Another key player in Chamber’s life was his teacher, Mrs. Anderson. “I had a learning disability called dyslexia,” he confides. “Without parents who believed in me and also the ability to have someone who could help me through those challenges, I probably would not have been as fortunate to be able to attend nine and a half years of college or achieve some of the successes that I have been honored to receive over the past several decades.”
Aided throughout life with a supportive family, a close network of friends and the ability to see challenges as opportunities, Chambers has utilized his most valuable life lessons to further his career ambitions and to share his knowledge with others. While he says there’s nothing that can’t be done by working together as a team and refers often to his mother’s teachings of treating others the way one wants to be treated, perhaps his most poignant lesson to share is the realization that dreams can—and do—come true. “I think many times we don’t achieve what is possible personally, professional or business-wise because we don’t set our aspirations far enough and challenge ourselves to get there. It doesn’t mean we’ll always achieve those dreams, but without thinking optimistically and having a plan to get there, we fall short of our personal and professional goals.”
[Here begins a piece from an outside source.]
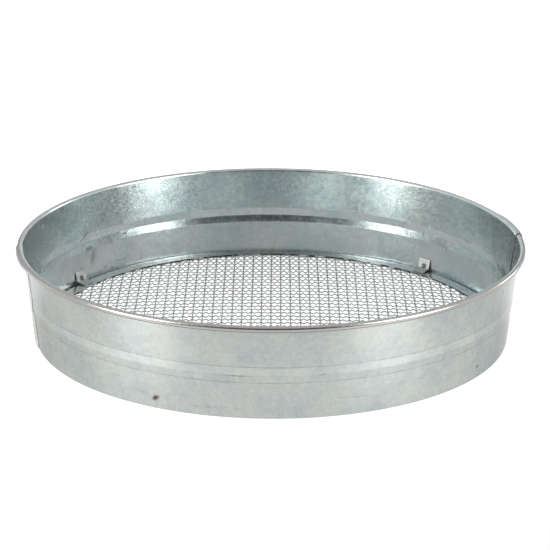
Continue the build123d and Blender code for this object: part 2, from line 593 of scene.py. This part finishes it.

Giving Back to the Mountain State
Chambers’ devotion to the Mountain State is cemented yet again with the current broadband initiative. “I think we have many things to be proud of in West Virginia, and yet we have many challenges, just like other states do. Unless we are able to bring the power of the West Virginia human network together to compete in the U.S. and around the world as we move forward, we will slowly be left behind as a state.”
Using his position as a global leader in communications, Chambers represents his family’s loyalty to the Mountain State by giving back to his alma mater, WVU and numerous other education-related entitities. “I have always believed that those who are fortunate in life owe an obligation to give back because it’s the right thing to do and secondly it’s just plain good for business. I’m very proud to be a West Virginian and very proud of our state.”